Here in Northern Germany, we actually did get a weirdly mild winter – like, hardly any frost at all in January, when usually the freezing weather settles in to stay right around New Year’s (after a reliably snow-free Christmas warm spell).
This winter, we got our first serious frost period (several consecutive days to a week of deep night freezes and no thawing of the soil during the day) in late February, just when it looked like winter might be cancelled entirely for this year. Which the meterologists explained is still a normal time for such a hard frost in our area; it’s just that we had quite mild Februaries in recent years and thus aren’t used to it anymore.
What is not really normal, though, is that we have kept intermittently freezing weather ever since then up till the end of March, with even some snow yesterday, just a few days before Easter. While I do remember one unusually cold winter in the last 10 years when we had snow on the ground until the end of March because it just wouldn’t get warm enough to thaw (France actually ran out of power for their electrical heating that year, leading to huge imports from Germany, because nuclear plants just don’t adapt well to demand), normally we should be in spring by now. All the crocusses are blooming or are already done, and the tulips have been sprouting since January. At the same time, the various bushes aren’t producing any new leaves at all yet, and even the hazel flowers haven’t really opened yet (normally the first sign of spring around here), despite sufficiently sunny days (which are followed by freezing nights because the lack of clouds mean the Earth radiates heat into the atmosphere more easily). Usually, these woody plants start waking up at the same time as the bulbing flowers bloom, and the hazel pollen flies in February.

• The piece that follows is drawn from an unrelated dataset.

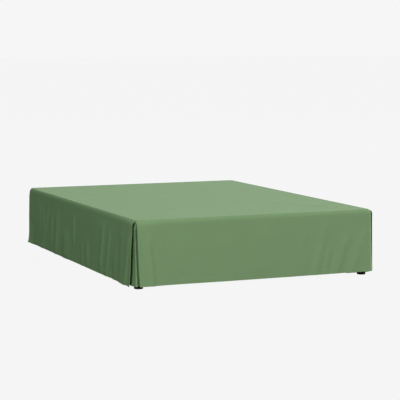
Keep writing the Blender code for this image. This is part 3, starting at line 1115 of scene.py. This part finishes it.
@dataclass(frozen=True)
class CornerPiece:
    """The piece that hangs behind a split, round the corner where a side starts."""

    base: Base
    side: Side
    node: str
    rib: float = 0.0030  # how far its rib stands out between the drops
    drawn: float = 0.030  # how far down the cloth it takes to stand out
    crest: float = -0.0004  # where along the side its crest is at the seam
    crest_hem: float = 0.0072  # and at the hem
    crest_power: float = 1.5  # the power by which it goes from one to the other
    near: float = 0.0040  # how wide it is on this side of the crest
    far: float = 0.0125  # and on the side before
    lean: float = 0.0060  # how far out the piece leans at its hem
    lean_power: float = LEAN_POWER
    lean_here: float = 0.090  # how far along this side the lean reaches
    lean_before: float = 0.090  # and along the side before
    hem_step: float = 0.0003  # how far its turned hem stands out
    hem_extra: float = 0.0004  # how much thicker that is
    row: float = 0.0060  # how high most of its mesh's rows are

    def hang(self, along: Array, down: Array, fallen: Array) -> Array:
        """How far it stands out beyond its place at the top, from its rib and its lean.

        Args:
            along: The distance along the side from the middle of the corner.
            down: The distance down the cloth from the seam.
            fallen: The share of its height that is above.

        Returns:
            The distance out.
        """
        crest = self.crest + (self.crest_hem - self.crest) * fallen**self.crest_power
        wide = np.where(along > crest, self.near, self.far)
        reach = np.where(along > 0, self.lean_here, self.lean_before)
        leant = self.lean * fallen**self.lean_power * bell(along, reach)
        return self.rib * smooth(down / self.drawn) * bell(along - crest, wide) + leant

    def build(self, finishes: Finishes) -> None:
        """Makes the piece.

        Args:
            finishes: The materials.
        """
        section = Section(self.base, CORNER_OUTER, CORNER_PIECE_HEM)
        half = divide(0.0, *CORNER_COLUMNS)
        columns = np.concatenate([-half[:0:-1], half])
        down, along = np.meshgrid(section.rows(self.row), columns, indexing="ij")
        out, height = section.at(down)
        turned = section.turned(height)
        out = out + self.hem_step * turned + self.hang(along, down, self.base.fallen(height))
        outer = np.concatenate([self.base.plan(self.side, along, out), height[..., None]], axis=-1)
        cut = np.stack([along, down], axis=-1)
        piece = add_cloth(self.node, outer, CLOTH + self.hem_extra * turned, cut, finishes.cotton)


@dataclass(frozen=True)
class Ripple:
    """A long low ripple in the flat cloth, along a line between two points."""

    x_from: float
    y_from: float
    x_to: float
    y_to: float
    wide: float
    high: float
    rise: float = 0.3  # the share of its length that it takes to rise from each end

    def at(self, x: Array, y: Array) -> Array:
        """How high the ripple lifts the cloth.

        Args:
            x: The x of points of the deck.
            y: Their y.

        Returns:
            The heights.
        """
        ahead = np.array([self.x_to - self.x_from, self.y_to - self.y_from])
        length = float(np.hypot(*ahead))
        ahead = ahead / length
        along = (x - self.x_from) * ahead[0] + (y - self.y_from) * ahead[1]
        beside = (y - self.y_from) * ahead[0] - (x - self.x_from) * ahead[1]
        ends = smooth(along / (self.rise * length)) * smooth((length - along) / (self.rise * length))
        return self.high * ends * bell(beside, self.wide)


DECK_RIPPLES = (
    Ripple(-0.640, -0.900, -0.180, -0.420, 0.035, 0.0011),
    Ripple(0.655, -0.880, 0.300, -0.300, 0.030, 0.0012),
    Ripple(-0.560, -0.120, 0.100, 0.060, 0.050, 0.0009),
    Ripple(-0.640, 0.880, -0.320, 0.250, 0.034, 0.0012),
    Ripple(0.650, 0.900, 0.120, 0.480, 0.040, 0.0010),
    Ripple(0.050, -0.620, 0.560, -0.100, 0.045, 0.0008),
    Ripple(-0.200, 0.420, 0.500, 0.250, 0.055, 0.0009),
)


@dataclass(frozen=True)
class Deck:
    """The flat cloth on the base, turned down over its rounded edge as far as the seam."""

    base: Base
    node: str = "deck"
    cell: float = 0.014  # how wide the cells of its mesh are on the flat
    lip_steps: int = 14
    lip_power: float = 1.4  # the power by which the steps are shorter next to the flat

    def profile(self) -> tuple[Array, Array]:
        """Finds the rings of its edge, from the flat out to the seam.

        Returns:
            How far out each ring is from the base's upright faces, and how high.
        """
        last = SEAM_ANGLE - SEAM_GAP / EDGE_ROUND
        half = np.linspace(0.0, 1.0, self.lip_steps) ** self.lip_power / 2
        angle = last * smooth(half) * 2
        clear = DECK_OUTER + (DROP_OUTER - DECK_OUTER) * smooth(angle / last)
        seam = (last - angle) * (EDGE_ROUND + DROP_OUTER)
        out, height = self.base.over_edge(angle, clear - SEAM_ROLL * bell(seam, SEAM_ROLL_WIDE))
        return np.concatenate([[-CORNER_ROUND], out]), np.concatenate([height[:1], height])

    def build(self, finishes: Finishes) -> None:
        """Makes the deck.

        Args:
            finishes: The materials.
        """
        out, height = self.profile()
        rings = len(out) - 1
        grids, beyond = [], []
        for half in (self.base.half_x - CORNER_ROUND, self.base.half_y - CORNER_ROUND):
            cells = round(2 * half / self.cell)
            step = np.arange(cells + 2 * rings + 1) - rings
            grids.append(-half + 2 * half * np.clip(step, 0, cells) / cells)
            beyond.append(np.minimum(step, 0) + np.maximum(step - cells, 0))
        middle_x, middle_y = np.meshgrid(*grids, indexing="ij")
        over_x, over_y = np.meshgrid(*beyond, indexing="ij")
        ring = np.maximum(np.abs(over_x), np.abs(over_y))
        most = np.maximum(ring, 1)
        steps = np.where(np.abs(over_x) >= np.abs(over_y), np.abs(over_y), 2 * most - np.abs(over_x))
        turn = steps / (2 * most) * math.pi / 2
        radius = CORNER_ROUND + out[ring]
        x = middle_x + np.sign(over_x) * radius * np.cos(turn)
        y = middle_y + np.sign(over_y) * radius * np.sin(turn)
        lift = sum(ripple.at(x, y) for ripple in DECK_RIPPLES)
        outer = np.stack([x, y, height[ring] + lift], axis=-1)
        cut = np.stack([x, y], axis=-1)
        piece = add_cloth(self.node, outer, np.full(x.shape, CLOTH), cut, finishes.cotton)


@dataclass(frozen=True)
class Glide:
    """A round moulded glide under the base, turned about its own middle."""

    node: str
    sides: int = 64
    edge: float = 0.002  # radius of its lower edge
    edge_levels: int = 9
    neck: float = 0.0012  # how far in its neck is
    neck_from: float = 0.0304  # the height where the neck starts
    rim: float = 0.0300  # the height of the rim below it

    def build(self, finishes: Finishes) -> None:
        """Makes the glide in its solid's place.

        Args:
            finishes: The materials.
        """
        low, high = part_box(self.node)
        middle, radius = (low + high) / 2, (high.x - low.x) / 2
        levels = [(radius - self.neck, high.z), (radius - self.neck, self.neck_from), (radius, self.rim)]
        for turn in np.linspace(0.0, math.pi / 2, self.edge_levels):
            levels.append((radius - self.edge * (1 - math.cos(turn)), self.edge * (1 - math.sin(turn))))
        turns = np.linspace(0.0, 2 * math.pi, self.sides, endpoint=False)
        points = [
            (middle.x + reach * math.cos(turn), middle.y + reach * math.sin(turn), height)
            for reach, height in levels
            for turn in turns
        ]
        faces: list[tuple[int, ...]] = []
        for upper in range(len(levels) - 1):
            for step in range(self.sides):
                beside = (step + 1) % self.sides
                top, below = upper * self.sides, (upper + 1) * self.sides
                faces.append((top + step, below + step, below + beside, top + beside))
        faces.append(tuple(range(self.sides)))
        faces.append(tuple(len(points) - 1 - step for step in range(self.sides)))
        mesh = bpy.data.meshes.new(f"{self.node}_moulding")
        mesh.from_pydata(points, [], faces)
        mesh.shade_smooth()
        mesh.set_sharp_from_angle(angle=SHARP_PLASTIC)
        add_piece(mesh, finishes.plastic, Slot.PLASTIC, self.node)


def heading(yaw: float, pitch: float) -> Vector:
    """The unit vector that points yaw degrees from +Y towards +X, and pitch degrees up."""
    turn, lift = math.radians(yaw), math.radians(pitch)
    return Vector((math.sin(turn) * math.cos(lift), math.cos(turn) * math.cos(lift), math.sin(lift)))


def look(made: bpy.types.Object, place: Vector, ahead: Vector) -> None:
    """Puts a lamp or a camera at a place, where it looks ahead.

    Args:
        made: The lamp or the camera.
        place: Its place.
        ahead: The direction that it looks in.
    """
    made.location = place
    made.rotation_mode = "QUATERNION"
    made.rotation_quaternion = ahead.to_track_quat("-Z", "Y")


@dataclass(frozen=True)
class SoftLight:
    """A large soft lamp that faces the bed."""

    name: str
    azimuth: float  # degrees round from the foot end, towards +X
    elevation: float
    power: float
    tint: Triple = (1.0, 1.0, 1.0)
    size: float = 5.0
    distance: float = 14.0

    def build(self, aim: Vector) -> None:
        """Places the lamp.

        Args:
            aim: The point that it faces.
        """
        data = bpy.data.lights.new(self.name, "AREA")
        data.shape = "SQUARE"
        data.size = self.size
        data.energy = self.power
        data.color = self.tint
        away = heading(180.0 - self.azimuth, self.elevation)
        look(add_object(self.name, data), aim + away * self.distance, -away)


WHITE = (1.0, 1.0, 1.0, 1.0)


@dataclass(frozen=True)
class Studio:
    """The pale floor, the soft lights and the camera."""

    pale: float = 0.9225  # how bright the room looks
    ambient: float = 0.08  # how brightly it lights the bed
    ambient_tint: tuple[float, float, float, float] = (0.97, 1.03, 0.97, 1.0)
    floor_tone: tuple[float, float, float, float] = (0.15, 0.15, 0.15, 1.0)
    shadow: float = 0.03  # how much of the floor's own light and shade shows
    floor_glow: float = 0.938  # how bright the rest of what it shows is
    floor_half: float = 80.0
    lights: tuple[SoftLight, ...] = (
        SoftLight("main", azimuth=-40.0, elevation=30.0, power=1250.0, tint=(0.95, 1.03, 0.95)),
        SoftLight("front", azimuth=15.0, elevation=26.0, power=975.0, tint=(1.05, 0.90, 1.05)),
        SoftLight("side", azimuth=95.0, elevation=14.0, power=3000.0),
        SoftLight("back", azimuth=165.0, elevation=32.0, power=1000.0, size=7.0),
    )
    lit_point: Triple = (0.0, 0.0, 0.2)  # where the lights face
    camera_at: Triple = (-3.5839, -8.7512, 1.3525)
    yaw: float = 22.6575  # degrees from +Y towards +X
    pitch: float = -5.9957  # degrees up
    lens: float = 142.2
    sensor: float = 36.0
    sight: float = 300.0  # how far the camera sees

    def room(self) -> None:
        """Lights the room evenly, and shows it about as bright as the floor."""
        world = bpy.data.worlds.new("studio")
        bpy.context.scene.world = world
        world.use_nodes = True
        world.node_tree.nodes.clear()
        nodes = NodeTree(world.node_tree)
        shown = nodes.add("ShaderNodeBackground", {"Color": WHITE, "Strength": self.pale})
        lighting = nodes.add("ShaderNodeBackground", {"Color": self.ambient_tint, "Strength": self.ambient})
        path = nodes.add("ShaderNodeLightPath").outputs["Is Camera Ray"]
        mix = nodes.add("ShaderNodeMixShader", {0: path, 1: lighting.outputs[0], 2: shown.outputs[0]})
        nodes.add("ShaderNodeOutputWorld", {"Surface": mix.outputs[0]})

    def floor(self) -> None:
        """Lays a plain pale floor that hardly shows a shadow."""
        material = bpy.data.materials.new("pale_floor")
        material.use_nodes = True
        material.node_tree.nodes.clear()
        nodes = NodeTree(material.node_tree)
        matt = nodes.add("ShaderNodeBsdfDiffuse", {"Color": self.floor_tone})
        glow = nodes.add("ShaderNodeEmission", {"Color": WHITE, "Strength": self.floor_glow})
        path = nodes.add("ShaderNodeLightPath").outputs["Is Camera Ray"]
        share = nodes.math("MULTIPLY", path, 1.0 - self.shadow)
        mix = nodes.add("ShaderNodeMixShader", {0: share, 1: matt.outputs[0], 2: glow.outputs[0]})
        nodes.add("ShaderNodeOutputMaterial", {"Surface": mix.outputs[0]})
        half = self.floor_half
        mesh = bpy.data.meshes.new("floor")
        corners = [(-half, -half, 0.0), (half, -half, 0.0), (half, half, 0.0), (-half, half, 0.0)]
        mesh.from_pydata(corners, [], [(0, 1, 2, 3)])
        mesh.materials.append(material)
        add_object("floor", mesh)

    def camera(self) -> None:
        """Sets the camera where the photograph was taken from."""
        data = bpy.data.cameras.new("camera")
        data.lens = self.lens
        data.sensor_width = self.sensor
        data.clip_end = self.sight
        made = add_object("camera", data)
        look(made, Vector(self.camera_at), heading(self.yaw, self.pitch))
        bpy.context.scene.camera = made

    def build(self) -> None:
        """Sets up the whole studio."""
        bpy.context.scene.view_settings.view_transform = "Standard"
        self.room()
        self.floor()
        self.camera()
        for light in self.lights:
            light.build(Vector(self.lit_point))


def dress_base(finishes: Finishes) -> None:
    """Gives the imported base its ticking.

    Args:
        finishes: The materials.
    """
    box = frame["nodes"]["base_box"]
    box.data.materials.clear()
    box.data.materials.append(finishes.ticking)
    LOG.info("base_box: dressed in ticking")


def main() -> None:
    """Builds the skirt's pieces in order, then the studio."""
    logging.basicConfig(level=logging.INFO, format="%(name)s: %(message)s")
    finishes = Finishes.make()
    base = Base.from_frame()
    dress_base(finishes)
    drops = (
        Drop(base, Side.FOOT, "drop_foot", FOOT_FOLDS, FOOT_LEFT_END, FOOT_RIGHT_END, sag=0.0022),
        Drop(base, Side.RIGHT, "drop_right", RIGHT_FOLDS, RIGHT_FOOT_END),
        Drop(base, Side.HEAD, "drop_head", HEAD_FOLDS),
        Drop(
            base, Side.LEFT, "drop_left", LEFT_FOLDS, LEFT_HEAD_END, LEFT_FOOT_END,
            from_end=True, lean=0.0070, sag=0.0026,
        ),
    )
    corners = (
        CornerPiece(
            base, Side.FOOT, "corner_foot_left", rib=0.0150, drawn=0.060, crest=0.0010, crest_hem=0.0080,
            near=0.0020, far=0.0104, lean=0.0090, lean_power=4.0, lean_here=0.010,
        ),
        CornerPiece(base, Side.RIGHT, "corner_foot_right", rib=0.0006, lean=0.0015),
        CornerPiece(base, Side.HEAD, "corner_head_right"),
        CornerPiece(base, Side.LEFT, "corner_head_left"),
    )
    glides = tuple(Glide(f"glide_{end}_{hand}") for end in ("foot", "head") for hand in ("left", "right"))
    for piece in (Deck(base), *drops, *corners, *glides):
        piece.build(finishes)
    Studio().build()


if __name__ == "__main__":
    main()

And I’m getting serious problems growing vegetables from seed this year, because I normally should be able to move most of the seedlings from the house (where they don’t get enough light and I’m running out of space to put the following sowings) to an unheated, but by now reliably 5°C to 10°C warm greenhouse. But I can’t, because it’s still barely above freezing in the greenhouse. And I’ve also been carrying all the large planters back and forth between the garage / greenhouse (too dark for plants just ready to burst leaf buds or sprout anew from the root) and outside (occasionally way too cold at night for these young leaves/sprouts), and throwing bubblewrap covers over strawberry beds and tulips every other week. Normally, I could just leave everything at least mildly frosthardy outside unprotected by this time of the year without expecting much damage from night frost.
It feels like basically the winter season suddenly shifted from January / February to February / March, but the plants that didn’t spend the entire winter outside didn’t get the message.
Yes, the same problem here in Western Canada. Still snow on the hills when there should not be. My little greenhouse is heated, but I’m paying more, because March, and now early April, are staying cold. I should have shifted plants at least out to cold frames, but it’s too cold at night! Like you, I’m bringing plants out during day, and into house at night. Not normal.
P.S. You’re in luck, a popular science documentary series called “One Strange Rock” just started airing last week in the U.S., and the first episode explained what diatoms are and why they are essential to all life on Earth. (Though, since that first episode covered primarily the oxygen cycle, diatoms and algae blooms were just mentioned as the source of half of the oxygen we breathe, as opposed to rainforests, which are important for the rain cycle that gets nutrients from the mountains into the oceans but which are using up all the oxygen they produce. I expect climate change will be a topic in one of the later episodes – usually warnings about environmental destruction come at the end of such shows – but so far, the diatoms’ importance for CO2 sequestration had to be infered by the reasonably informed viewer. I.e., one knowing that to produce oxygen, CO2 has to be absorbed by the organism.)
Considering that the documentary series is presented by Will Smith and a bunch of former astronauts, this show has a reasonable chance of actually getting watched by a fairly broad audience.
* Sorry, the show started airing a couple of days ago in the U.S., not last week.